Berlin’s Templehof airport

And here’s one more NYT story worth noting, about Berlin’s Templehof airport.

The article notes the airport’s “magical” qualities; it definitely has an aura about it, but I’d say more eerie or uncanny. Definitely an unusual sense to have in an airport, which you expect to be more sterile, modern, and bland than a hospital.

Back in January we passed through Templehof on our way from Berlin to Nice, via Brussels on some weird Belgian airline. It was one of the only airlines running from that airport. We arrived for our 5pm flight at around 3pm, and it really seemed that the only other people in the airport were also there for that one flight. It was so eerily empty, it seemed photo-worthy:

Tempelhof, the quitest, smallest airport ever

The airport bar was called “The Airlift” commemorating that this was the West Berlin airport used for the Berlin Airlift.

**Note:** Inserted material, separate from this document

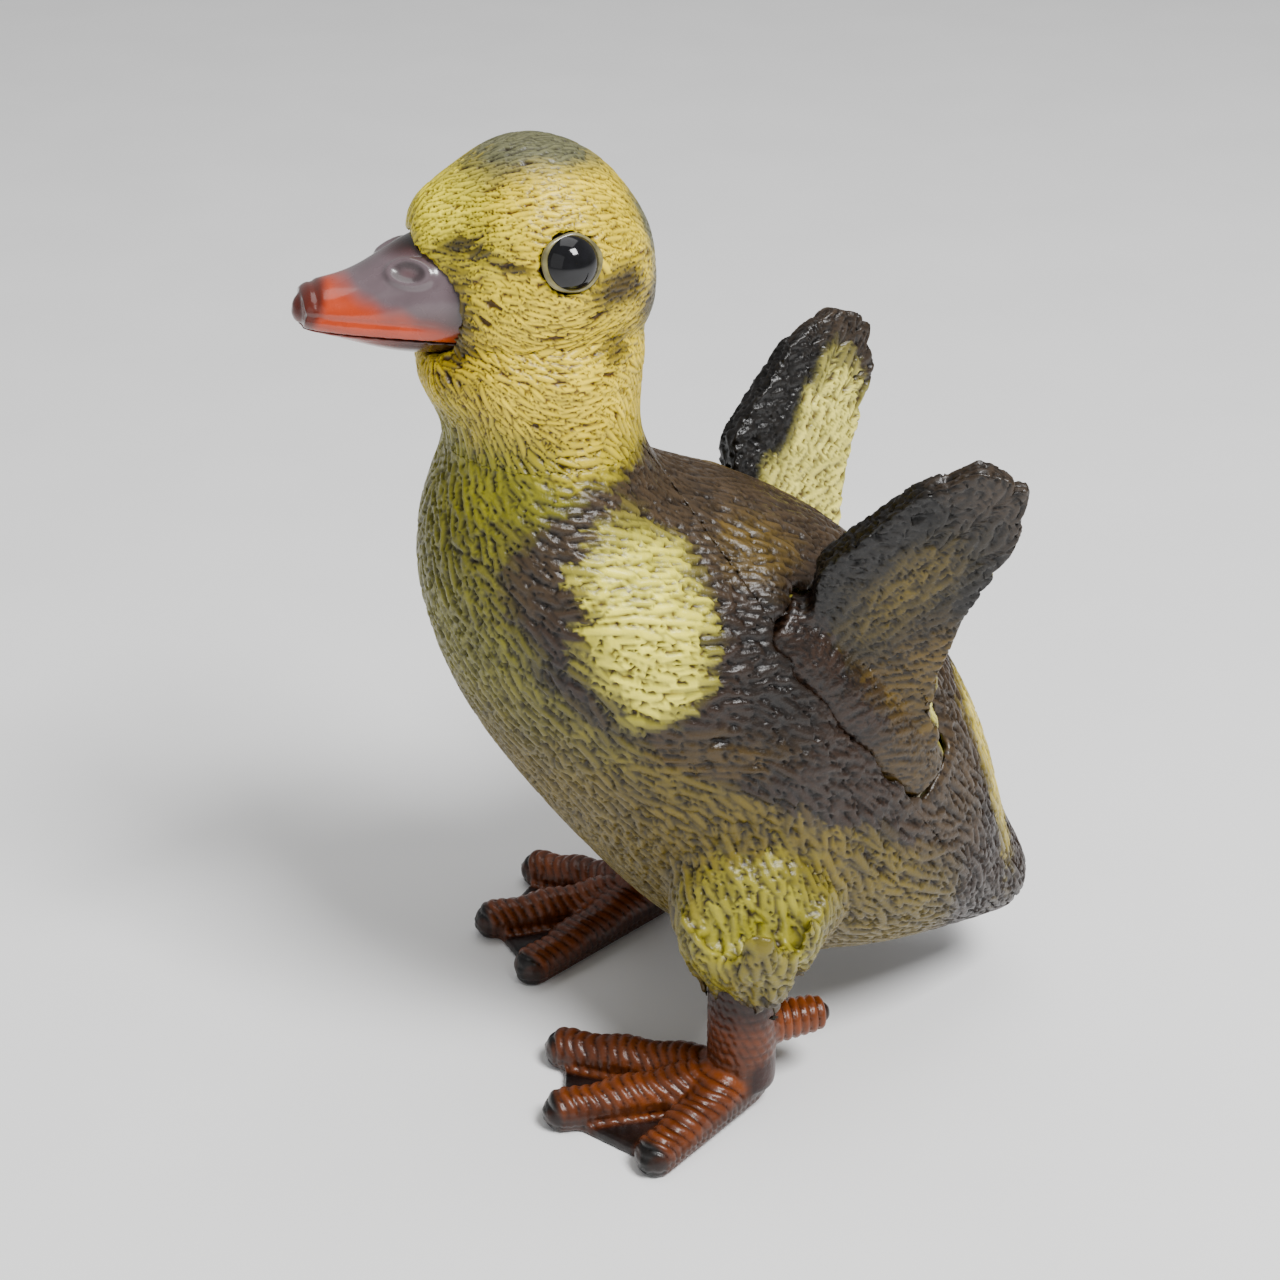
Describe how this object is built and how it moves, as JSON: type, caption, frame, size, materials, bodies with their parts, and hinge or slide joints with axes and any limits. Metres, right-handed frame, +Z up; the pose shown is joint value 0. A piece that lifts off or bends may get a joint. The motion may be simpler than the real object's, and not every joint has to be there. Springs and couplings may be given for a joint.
{
  "type": "motion wing decoy",
  "caption": "Standing duckling decoy of painted cast resin with two raised wings that flap on a geared drive, glass eyes and a battery hatch under the belly.",
  "frame": {"origin": "on the floor, under the middle of the bounding box", "axes": "+Z up, the bill points to -Y, the bird's left side is +X"},
  "size_m": [0.1084, 0.141, 0.1801],
  "materials": {
    "breast_cast": "painted, satin varnish",
    "back_cast": "painted, satin varnish",
    "head_cast": "painted, satin varnish",
    "cast_resin": "bare cast resin",
    "bill_upper": "painted, gloss",
    "bill_lower": "painted, gloss",
    "eye": "polished",
    "wing": "painted, satin varnish",
    "foot": "painted, satin varnish",
    "steel": "ground",
    "spring_steel": "spring temper",
    "bronze": "sintered",
    "frame_plastic": "moulded",
    "gear_plastic": "moulded",
    "motor_steel": "plated",
    "motor_brass": "plated",
    "screw_steel": "zinc plated",
    "cell": "shrink sleeve",
    "contact_metal": "nickel plated",
    "black_plastic": "moulded",
    "board": "solder mask",
    "chip": "moulded",
    "lead": "insulated"
  },
  "bodies": {
    "decoy": {"front_shell": "breast_cast", "back_shell": "back_cast", "head_shell": "head_cast", "neck_sleeve": "cast_resin", "seam_strips": "cast_resin", "upper_bill": "bill_upper", "lower_bill": "bill_lower", "eye_left": "eye", "eye_right": "eye", "foot_left": "foot", "foot_right": "foot", "leg_pin_left": "steel", "leg_pin_right": "steel", "drive_frame": "frame_plastic", "shaft_bushes_left": "bronze", "shaft_bushes_right": "bronze", "idler_pin_left": "steel", "idler_pin_right": "steel", "motor_can": "motor_steel", "motor_gearbox": "motor_brass", "motor_screws": "screw_steel", "frame_screws": "screw_steel", "battery_tray": "frame_plastic", "cells": "cell", "cell_contacts": "contact_metal", "contact_springs": "contact_metal", "door_hinge_pin": "steel", "switch_case": "black_plastic", "control_board": "board", "board_chips": "chip", "board_screws": "screw_steel", "motor_leads": "lead", "battery_leads": "lead", "switch_leads": "lead"},
    "wing_left_body": {"wing_left": "wing", "wing_gear_left": "gear_plastic", "wing_shaft_left": "steel", "shaft_clips_left": "spring_steel"},
    "wing_right_body": {"wing_right": "wing", "wing_gear_right": "gear_plastic", "wing_shaft_right": "steel", "shaft_clips_right": "spring_steel"},
    "idler_left_body": {"idler_gear_left": "gear_plastic"},
    "idler_right_body": {"idler_gear_right": "gear_plastic"},
    "pinion_body": {"motor_shaft": "steel", "motor_pinion": "gear_plastic"},
    "door_body": {"battery_door": "breast_cast"},
    "knob_body": {"switch_knob": "black_plastic"}
  },
  "joints": [
    {"name": "wing_left_hinge", "type": "hinge", "parent": "decoy", "child": "wing_left_body", "pos_m": [0.0235, 0.0205, 0.08], "axis": [0, -0.6428, 0.766], "range_deg": [-42, 2.5]},
    {"name": "wing_right_hinge", "type": "hinge", "parent": "decoy", "child": "wing_right_body", "pos_m": [-0.0235, 0.0205, 0.08], "axis": [0, -0.6428, 0.766], "range_deg": [-2.5, 42]},
    {"name": "idler_left_spin", "type": "hinge", "parent": "decoy", "child": "idler_left_body", "pos_m": [0.00893, 0.0205, 0.08], "axis": [0, -0.6428, 0.766], "range_deg": [-1.59, 26.54]},
    {"name": "idler_right_spin", "type": "hinge", "parent": "decoy", "child": "idler_right_body", "pos_m": [-0.00893, 0.0205, 0.08], "axis": [0, -0.6428, 0.766], "range_deg": [-26.54, 1.59]},
    {"name": "pinion_spin", "type": "hinge", "parent": "decoy", "child": "pinion_body", "pos_m": [0.00893, 0.00934, 0.07063], "axis": [0, -0.6428, 0.766], "range_deg": [-42, 2.5]},
    {"name": "door_hinge", "type": "hinge", "parent": "decoy", "child": "door_body", "pos_m": [0, 0.0547, 0.0174], "axis": [1, 0, 0], "range_deg": [0, 50]},
    {"name": "switch_slide", "type": "slide", "parent": "decoy", "child": "knob_body", "axis": [0, 1, 0], "range_m": [0, 0.003]}
  ],
  "couplings": [
    {"joint": "wing_right_hinge", "follows": "wing_left_hinge", "ratio": -1},
    {"joint": "idler_left_spin", "follows": "wing_left_hinge", "ratio": -0.63158},
    {"joint": "idler_right_spin", "follows": "wing_left_hinge", "ratio": 0.63158},
    {"joint": "pinion_spin", "follows": "wing_left_hinge", "ratio": 1}
  ]
}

Much of Templehof’s infrastructure was built up by the Americans for the airlift. The NYT article posits that this historic association links the city’s feelings toward the airport to the city’s feelings toward America. Which are on an individual level more complicated than what you’d guess from just reading the papers. I remember our cab driver on the way to the airport was very chatty and wanted to practice his English (which I don’t think anybody has ever explicity said to me before). Turned out, his sister married an American soldier and moved to Erie, PA (which is just about an hour or so away from where my sister Abby lives). He was also a big fan of country music, and played in a band that played James Taylor and Garth Brooks covers in bars.